• Collected data:
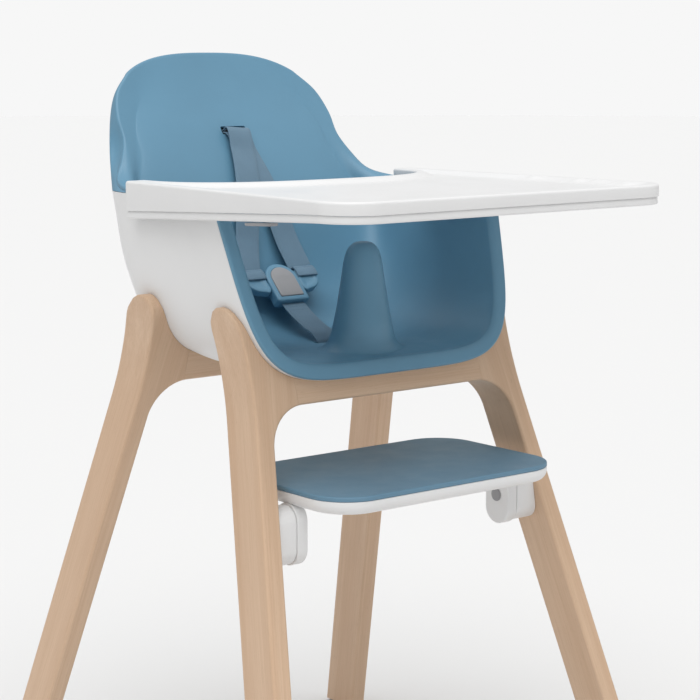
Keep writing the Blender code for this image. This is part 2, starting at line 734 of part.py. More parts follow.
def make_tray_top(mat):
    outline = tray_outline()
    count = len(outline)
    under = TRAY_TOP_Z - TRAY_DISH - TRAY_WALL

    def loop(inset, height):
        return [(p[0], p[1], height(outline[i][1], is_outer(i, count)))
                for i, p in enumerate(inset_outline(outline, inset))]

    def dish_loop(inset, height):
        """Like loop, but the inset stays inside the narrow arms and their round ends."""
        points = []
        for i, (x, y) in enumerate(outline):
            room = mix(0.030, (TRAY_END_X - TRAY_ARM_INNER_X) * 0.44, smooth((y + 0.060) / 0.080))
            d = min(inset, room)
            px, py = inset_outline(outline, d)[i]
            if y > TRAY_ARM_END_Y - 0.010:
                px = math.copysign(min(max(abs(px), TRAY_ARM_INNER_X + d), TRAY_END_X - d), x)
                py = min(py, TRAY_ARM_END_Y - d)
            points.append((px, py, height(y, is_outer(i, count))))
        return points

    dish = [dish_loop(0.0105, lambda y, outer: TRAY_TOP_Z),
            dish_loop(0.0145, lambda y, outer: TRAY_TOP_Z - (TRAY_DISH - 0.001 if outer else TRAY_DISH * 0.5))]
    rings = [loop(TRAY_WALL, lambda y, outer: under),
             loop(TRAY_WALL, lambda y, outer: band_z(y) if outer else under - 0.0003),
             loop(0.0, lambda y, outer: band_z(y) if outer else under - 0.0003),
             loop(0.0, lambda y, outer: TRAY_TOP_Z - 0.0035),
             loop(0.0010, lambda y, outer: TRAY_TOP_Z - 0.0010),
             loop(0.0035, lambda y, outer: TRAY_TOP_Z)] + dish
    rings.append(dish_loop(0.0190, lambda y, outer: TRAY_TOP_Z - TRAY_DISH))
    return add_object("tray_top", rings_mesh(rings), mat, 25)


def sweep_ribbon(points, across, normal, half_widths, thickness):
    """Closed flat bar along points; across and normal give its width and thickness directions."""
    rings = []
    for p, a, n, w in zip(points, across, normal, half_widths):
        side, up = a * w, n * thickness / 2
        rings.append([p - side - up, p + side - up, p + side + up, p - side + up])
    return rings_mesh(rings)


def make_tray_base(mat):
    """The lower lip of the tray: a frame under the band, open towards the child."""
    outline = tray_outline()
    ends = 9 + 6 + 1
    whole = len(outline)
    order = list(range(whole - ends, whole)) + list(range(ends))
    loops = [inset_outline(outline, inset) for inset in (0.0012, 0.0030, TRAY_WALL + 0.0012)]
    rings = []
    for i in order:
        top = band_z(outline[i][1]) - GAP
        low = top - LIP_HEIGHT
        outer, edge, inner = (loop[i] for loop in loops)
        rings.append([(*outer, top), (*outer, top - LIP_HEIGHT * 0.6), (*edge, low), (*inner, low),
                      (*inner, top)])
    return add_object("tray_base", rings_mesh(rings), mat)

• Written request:
Quote the listing in full, please, keeping every line exact.

• Result of this task:
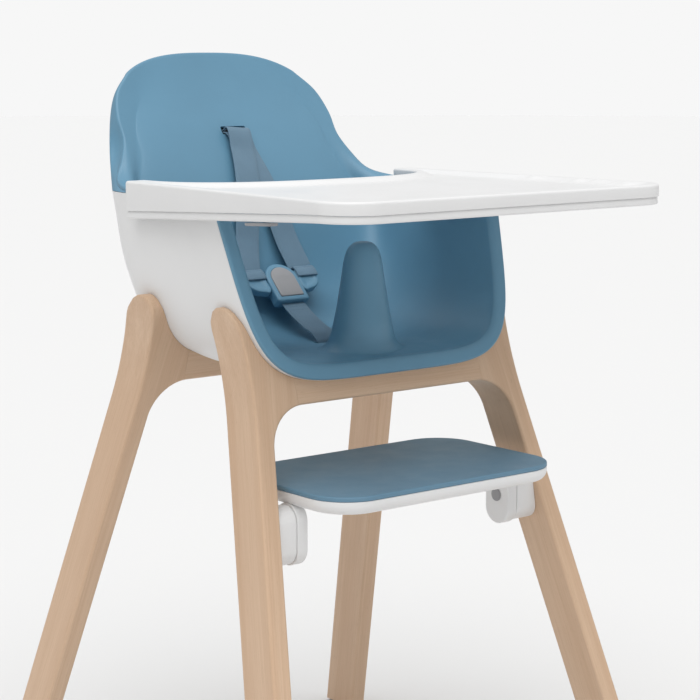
Keep writing the Blender code for this image. This is part 2, starting at line 734 of part.py. More parts follow.
def make_tray_top(mat):
    outline = tray_outline()
    count = len(outline)
    under = TRAY_TOP_Z - TRAY_DISH - TRAY_WALL

    def loop(inset, height):
        return [(p[0], p[1], height(outline[i][1], is_outer(i, count)))
                for i, p in enumerate(inset_outline(outline, inset))]

    def dish_loop(inset, height):
        """Like loop, but the inset stays inside the narrow arms and their round ends."""
        points = []
        for i, (x, y) in enumerate(outline):
            room = mix(0.030, (TRAY_END_X - TRAY_ARM_INNER_X) * 0.44, smooth((y + 0.060) / 0.080))
            d = min(inset, room)
            px, py = inset_outline(outline, d)[i]
            if y > TRAY_ARM_END_Y - 0.010:
                px = math.copysign(min(max(abs(px), TRAY_ARM_INNER_X + d), TRAY_END_X - d), x)
                py = min(py, TRAY_ARM_END_Y - d)
            points.append((px, py, height(y, is_outer(i, count))))
        return points

    dish = [dish_loop(0.0105, lambda y, outer: TRAY_TOP_Z),
            dish_loop(0.0145, lambda y, outer: TRAY_TOP_Z - (TRAY_DISH - 0.001 if outer else TRAY_DISH * 0.5))]
    rings = [loop(TRAY_WALL, lambda y, outer: under),
             loop(TRAY_WALL, lambda y, outer: band_z(y) if outer else under - 0.0003),
             loop(0.0, lambda y, outer: band_z(y) if outer else under - 0.0003),
             loop(0.0, lambda y, outer: TRAY_TOP_Z - 0.0035),
             loop(0.0010, lambda y, outer: TRAY_TOP_Z - 0.0010),
             loop(0.0035, lambda y, outer: TRAY_TOP_Z)] + dish
    rings.append(dish_loop(0.0190, lambda y, outer: TRAY_TOP_Z - TRAY_DISH))
    return add_object("tray_top", rings_mesh(rings), mat, 25)


def sweep_ribbon(points, across, normal, half_widths, thickness):
    """Closed flat bar along points; across and normal give its width and thickness directions."""
    rings = []
    for p, a, n, w in zip(points, across, normal, half_widths):
        side, up = a * w, n * thickness / 2
        rings.append([p - side - up, p + side - up, p + side + up, p - side + up])
    return rings_mesh(rings)


def make_tray_base(mat):
    """The lower lip of the tray: a frame under the band, open towards the child."""
    outline = tray_outline()
    ends = 9 + 6 + 1
    whole = len(outline)
    order = list(range(whole - ends, whole)) + list(range(ends))
    loops = [inset_outline(outline, inset) for inset in (0.0012, 0.0030, TRAY_WALL + 0.0012)]
    rings = []
    for i in order:
        top = band_z(outline[i][1]) - GAP
        low = top - LIP_HEIGHT
        outer, edge, inner = (loop[i] for loop in loops)
        rings.append([(*outer, top), (*outer, top - LIP_HEIGHT * 0.6), (*edge, low), (*inner, low),
                      (*inner, top)])
    return add_object("tray_base", rings_mesh(rings), mat)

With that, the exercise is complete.